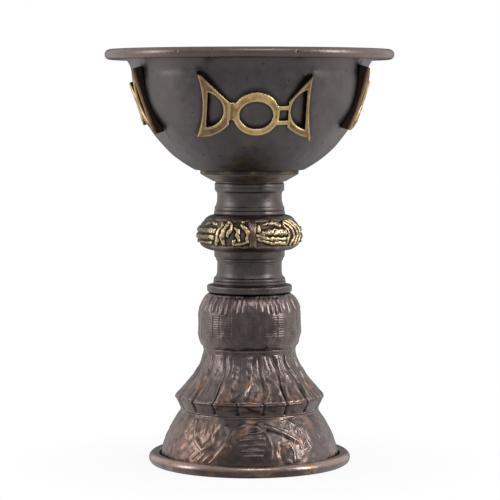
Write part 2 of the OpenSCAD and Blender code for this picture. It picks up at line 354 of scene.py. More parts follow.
def metal(name, base, dark, worn_and_sheen, roughness, *, grain, recess_and_shade=(0.012, 0.010, 0.010),
          stain=(0.10, 0.06, 0.02), patina=0.5, lines=0.0, line_pitch=0.45, pits=0.0):
    """Aged metal: base and dark patina in patches, worn_and_sheen colour where the relief is high
    and where rubbing with a painted highlight is given, and recess_and_shade colour where the relief
    is deep and where painted shade is given. lines are turning marks along the profile, pits are small
    dents, grain is fine texture."""
    made = bpy.data.materials.new(name)
    made.use_nodes = True
    tree = made.node_tree
    shader = tree.nodes["Principled BSDF"]
    shader.inputs["Metallic"].default_value = 1.0
    where = add_node(tree, "TexCoord").outputs["Object"]
    broad = noise(tree, where, 70)
    middle = noise(tree, where, 420, 4.0, 0.6)
    fine = noise(tree, where, 2600, roughness=0.6)
    high, deep_and_shade, stained = (attribute(tree, n) for n in ("high", "deep_and_shade", "stain"))
    patch = calc(tree, "ADD", times(tree, broad, 0.45), times(tree, middle, 0.55))
    patch = spread(tree, patch, 0.5 - patina * 0.35, 0.5 + patina * 0.35)
    colour = blend_colour(tree, patch, dark, base)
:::
### TASK TO CARRY OUT:
Reproduce the complete data exactly as presented above.

### SOLUTION TO THIS TASK:
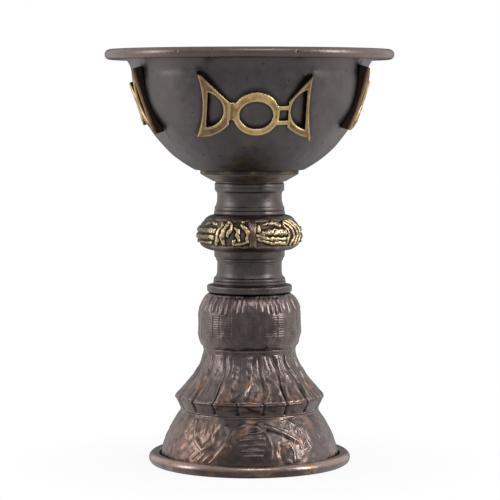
Write part 2 of the OpenSCAD and Blender code for this picture. It picks up at line 354 of scene.py. More parts follow.
def metal(name, base, dark, worn_and_sheen, roughness, *, grain, recess_and_shade=(0.012, 0.010, 0.010),
          stain=(0.10, 0.06, 0.02), patina=0.5, lines=0.0, line_pitch=0.45, pits=0.0):
    """Aged metal: base and dark patina in patches, worn_and_sheen colour where the relief is high
    and where rubbing with a painted highlight is given, and recess_and_shade colour where the relief
    is deep and where painted shade is given. lines are turning marks along the profile, pits are small
    dents, grain is fine texture."""
    made = bpy.data.materials.new(name)
    made.use_nodes = True
    tree = made.node_tree
    shader = tree.nodes["Principled BSDF"]
    shader.inputs["Metallic"].default_value = 1.0
    where = add_node(tree, "TexCoord").outputs["Object"]
    broad = noise(tree, where, 70)
    middle = noise(tree, where, 420, 4.0, 0.6)
    fine = noise(tree, where, 2600, roughness=0.6)
    high, deep_and_shade, stained = (attribute(tree, n) for n in ("high", "deep_and_shade", "stain"))
    patch = calc(tree, "ADD", times(tree, broad, 0.45), times(tree, middle, 0.55))
    patch = spread(tree, patch, 0.5 - patina * 0.35, 0.5 + patina * 0.35)
    colour = blend_colour(tree, patch, dark, base)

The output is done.